You can use operator+ to achieve this, it'll convert lambda to function pointer, which will be passed to binsearch later and then T will be successfully deduced[1].
binsearch(a, +[](int e) -> bool { return e >= 5; });
// ~
Of course you could use static_cast explicitly:
binsearch(a, static_cast<bool(*)(int)>([](int e) -> bool { return e >= 5; }));
Note if you change predicate's type to be independent of T, i.e. bool (*predicate)(int), passing lambda with empty capture list would work too; the lambda expression will be converted to function pointer implicitly.
Another solution is changing the parameter type from function pointer to std::function, which is more general for functors:
template <typename T> int binsearch(const std::vector<T> &ts, std::function<bool (typename std::vector<T>::value_type)> predicate) {
...
}
then
binsearch(a, [](int e) -> bool { return e >= 5; });
[1] A positive lambda: '+[]{}' - What sorcery is this?
Solution 3:
Why is the compiler not convinced that my lambda has the right type?
Template functions being told to deduce their template parameters do no conversion. A lambda is not a function pointer, so there is no way to deduce the T in that argument. As all function arguments independently deduce their template parameters (unless deduction is blocked), this results in an error.
There are a number of fixes you can do.
You can fix the template function.
template <class T>
int binsearch(const std::vector<T> &ts, bool (*predicate)(T))
Replace the function pointer with a Predicate predicate or Predicate&& predicate and leave the body unchanged.
template <class T, class Predicate>
int binsearch(const std::vector<T> &ts, Predicate&& predicate)
Use deduction blocking:
template<class T>struct tag_t{using type=T;};
template<class T>using block_deduction=typename tag_t<T>::type;
template <class T>
int binsearch(const std::vector<T> &ts, block_deduction<bool (*)(T)> predicate)
optionally while replacing the function pointer with a std::function<bool(T)>.
You can fix it at the call site.
You can pass T manually binsearch<T>(vec, [](int x){return x<0;}).
You can decay the lambda to a function pointer with putting a + in front of it +[](int x) ... or a static_cast<bool(*)(int)>( ... ).
The best option is Predicate one. This is also what standard library code does.

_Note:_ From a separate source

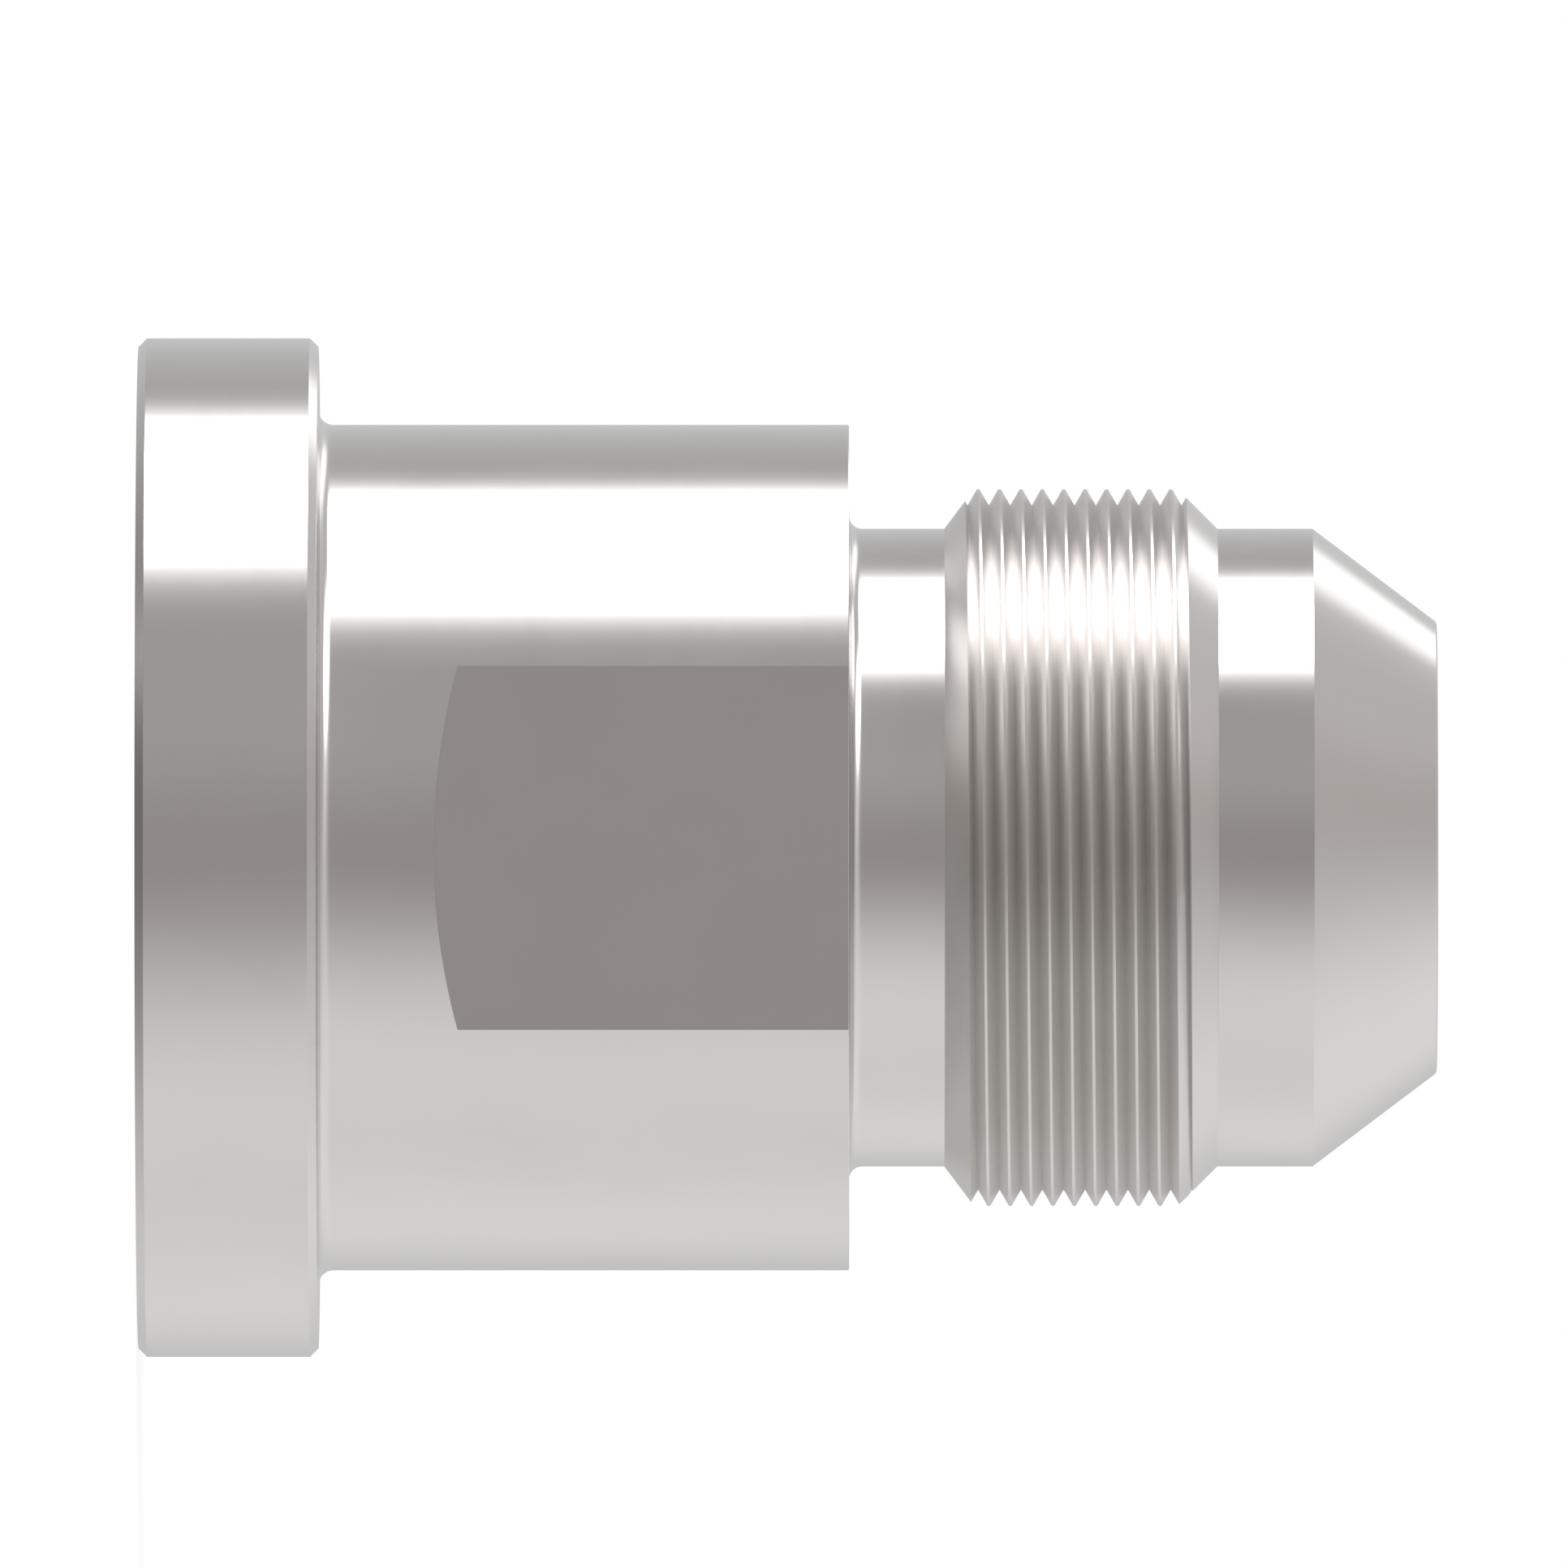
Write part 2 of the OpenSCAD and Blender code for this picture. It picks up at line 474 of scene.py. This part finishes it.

We can also go a step further and make your code even more generic:
template <class Range, class Predicate>
auto binsearch(const Range &ts, Predicate&& predicate)
-> typename std::decay< decltype(*std::begin(ts)) >::type
The -> typename std::decay ... trailing return type part can be eliminated in C++14.
A benefit to this is that if the body also uses std::begin and std::end to find begin/end iterators, binsearch now supports deques, flat C-style arrays, std::arrays, std::strings, std::vectors, and even some custom types.
Solution 4:
If you have any control over binsearch I suggest you refactor it:
template <typename T, typename Predicate>
int binsearch(std::vector<T> const& vec, Predicate&& pred) {
// This is just to illustrate how to call pred
for (auto const& el : vec) {
if (pred(el)) {
// Do something
}
}
return 0; // Or anything meaningful
}
Another way for you is to perform type-erasure on your functor objects/function pointers/whatever... by embedding them into an std::function<bool(T const&)>. To do so, just rewrite the function above as:
template <typename T>
int binsearch(std::vector<T> const& vec, std::function<bool(T const&)> pred);
But since template argument deduction does not do any conversion, you need to explicitly feed your function like the following:
auto my_predicate = [](int x) { return true; }; // Replace with actual predicate
std::vector<int> my_vector = {1, 2, 3, 4};
binsearch(my_vector, std::function<bool (int const&)>(my_predicate));
However given the description of your function, it seems it does the same job as std::find_if.
std::vector<int> my_vector = {1, 12, 15, 13, 16};
auto it = std::find_if(std::begin(my_vector), std::end(my_vector),
[](int vec_el) { return !vec_el%5; });
// it holds the first element in my_vector that is a multiple of 5.
if (it != std::end(my_vector)) {
std::cout << *it << std::endl; // prints 15 in this case
}
Note that to do a binary search, you need more than just a predicate: you need a predicate that defines an order on your range AND a target value.